# Best way to preserve Hibiscus flower and leaf for winter?



## Toddrickfl1 (Jun 30, 2018)

I have three huge Rose of Sharon bushes and I want to store some flowers and leaf away for winter. Anybody have tips on the best way to do this? Should I freeze em, dehydrate them, vacuum seal?


----------



## Turtulas-Len (Jun 30, 2018)

I dehydrate using the sun and store in paper bags in dry unheated shed.


----------



## Redfool (Jun 30, 2018)

Toddrickfl1 said:


> I have three huge Rose of Sharon bushes and I want to store some flowers and leaf away for winter. Anybody have tips on the best way to do this? Should I freeze em, dehydrate them, vacuum seal?
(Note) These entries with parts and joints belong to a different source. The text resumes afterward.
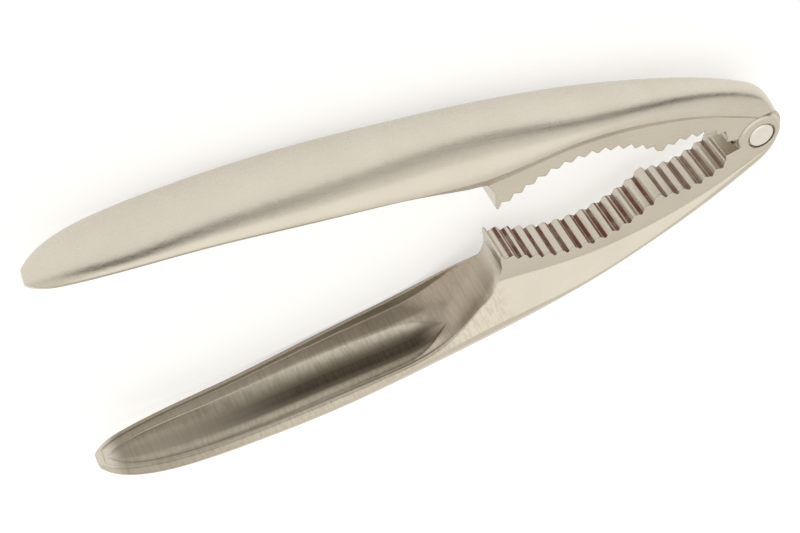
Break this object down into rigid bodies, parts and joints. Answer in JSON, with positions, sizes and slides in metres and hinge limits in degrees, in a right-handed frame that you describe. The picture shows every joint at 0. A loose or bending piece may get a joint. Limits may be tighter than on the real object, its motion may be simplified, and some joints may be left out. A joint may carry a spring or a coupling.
{
  "type": "nutcracker",
  "caption": "Hand nutcracker of two satin metal levers hinged on a rivet, with toothed cradles for walnuts and hazelnuts and hollow handles.",
  "frame": {"origin": "middle of the bounding box, on the surface that the tool lies on", "axes": "+X along the tool's middle line from the handle tips to the pivot; +Y towards the upper lever; +Z along the pivot axis, up from the surface"},
  "size_m": [0.1892, 0.0796, 0.0242],
  "materials": {
    "lever_metal": "satin nickel plate on a zinc casting",
    "rivet_steel": "polished rivet end"
  },
  "bodies": {
    "fixed_lever": {"lower_lever": "lever_metal", "pivot_rivet": "rivet_steel"},
    "moving_lever": {"upper_lever": "lever_metal"}
  },
  "joints": [
    {"name": "pivot", "type": "hinge", "parent": "fixed_lever", "child": "moving_lever", "pos_m": [0.08782, 0, 0.01203], "axis": [0, 0, -1], "range_deg": [-12.5, 75]}
  ]
}
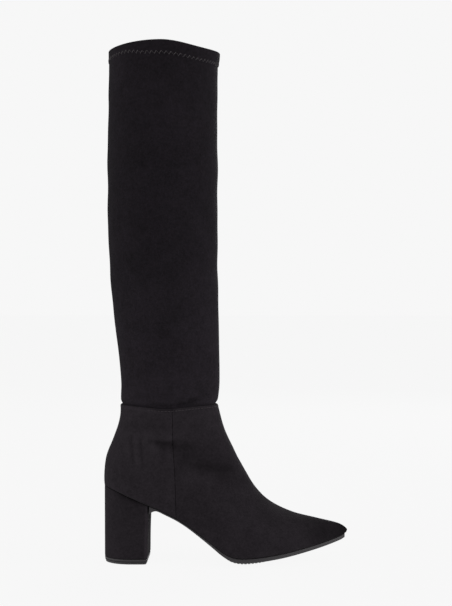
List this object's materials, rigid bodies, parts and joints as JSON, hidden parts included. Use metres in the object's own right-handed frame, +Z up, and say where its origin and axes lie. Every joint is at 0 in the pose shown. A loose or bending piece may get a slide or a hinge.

Move to Florida! They flower and grow year round. Free food and can grow a whole new bush from a stem cutting. I don’t know about preserving them but I have noticed my redfoots prefer the older tougher leaves over the young tender ones. When I fine chop the older leaves they have a sappy slime that must taste like honey to my torts. The younger leaves don’t have much of this slime. When leaves are left overnight under their heat lamp they dry out but they still get eaten. I guess they think of them as “hibiscuchips”.


----------



## Toddrickfl1 (Jun 30, 2018)

Redfool said:


> Move to Florida! They flower and grow year round. Free food and can grow a whole new bush from a stem cutting. I don’t know about preserving them but I have noticed my redfoots prefer the older tougher leaves over the young tender ones. When I fine chop the older leaves they have a sappy slime that must taste like honey to my torts. The younger leaves don’t have much of this slime. When leaves are left overnight under their heat lamp they dry out but they still get eaten. I guess they think of them as “hibiscuchips”.


Lol Hibicuschips, Yeah I grew up in Fort Lauderdale. Not for me anymore. Got tired of the heat and hurricanes.


----------



## Toddrickfl1 (Jul 1, 2018)

Winter rations, I've froze some, and I'm going to dry some then store them in mason jars.


----------



## Maro2Bear (Jul 1, 2018)

Toddrickfl1 said:


> Winter rations, I've froze some, and I'm going to dry some then store them in mason jars.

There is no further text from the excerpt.